Das Ende von Cospaia kam mit seiner Aufnahme in den Kirchenstaat in den frühen 1800er Jahren. Sein Motto, Perpetua et firma Libertas, oder "Ewige und sichere Freiheit", verschwand nicht ganz. Die Republik hielt ihre Industrie aufrecht und verkaufte Tabak an das Ausland, während sie den Handel auf benachbarte toskanischen Regionen ausdehnte und deren Wirtschaft ebenso wie die eigene verbesserte. Es blieb nahezu steuerfrei und war bis weit ins 20. Jahrhundert eines der am niedrigsten besteuerten Gebiete Italiens. Mit der Beerdigung des Mottos von Cospaia wurde das robusteste Beispiel des praktischen Voluntarismus begraben. Aber Cospaias Geschichte ist nicht vergessen. Es ist das greifbarste und modernste Beispiel einer wahrhaft befreiten Gesellschaft. Man könnte behaupten, daß der Reichtum und die Homogenität der amerikanischen Kommunen der 1960er Jahre es waren, die sie lebenswert machten, und daß die Ländlichkeit und Isolation der Einheimischen ihren relativen Anarchismus zu einem Nebenprodukt des "Primitivismus" machte. Aber niemand kann das Gleiche über Cospaia sagen, einer winzigen Nation auf einem Hügel, so fortschrittlich wie jede andere Renaissance-Nation und der profitabelste Tabakmarkt in Italien.

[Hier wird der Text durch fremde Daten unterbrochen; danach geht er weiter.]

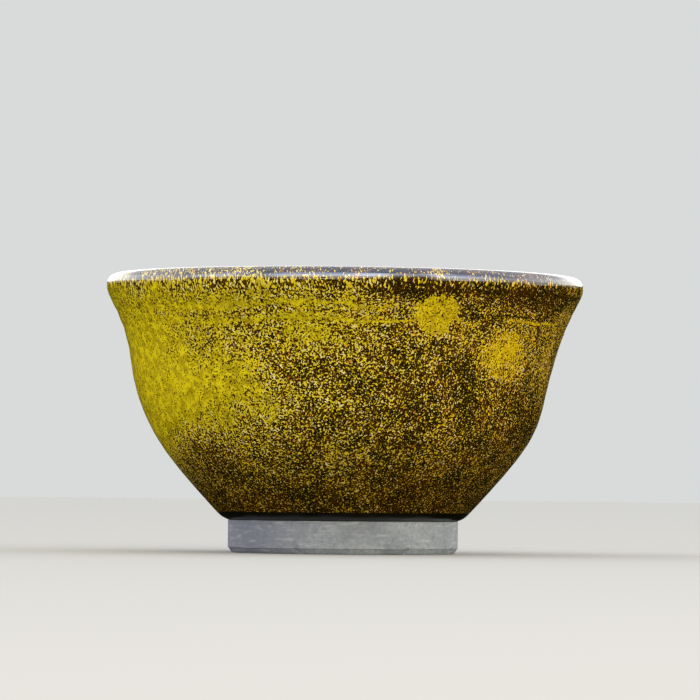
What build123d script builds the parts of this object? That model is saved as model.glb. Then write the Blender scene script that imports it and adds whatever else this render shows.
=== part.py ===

Cospaia war nicht trotz seiner Freiheit, Gesetzlosigkeit und weit geöffneten Märkte, sondern wegen dieser Faktoren erfolgreich. Dank eines freiwilligen Zusammenschlusses von Persönlichkeiten aus der Gemeinde wurde Cospaia von einer kleinen und vergessenen Region für fast drei Jahrhunderte zum größten Tabakerzeuger in Italien. Ihre Existenz war die natürliche Folge des Ausscheidens des Staates aus der Region. Dieser Zustand der Natur, im Gegensatz zu Hobbes, war friedlicher und wohlhabender als der Zustand seiner Nachbarn mit Tabakprohibition. Cospaia ist bei weitem das beste Beispiel für die Praktikabilität des Libertarismus, des Kapitalismus und des Anarchismus. Es ist ein Ort, den man bereisen, berühren und erleben konnte. Es ist eine realisierte Utopie, denn der Libertarismus ist nicht utopisch; sondern ewige und sichere Freiheit.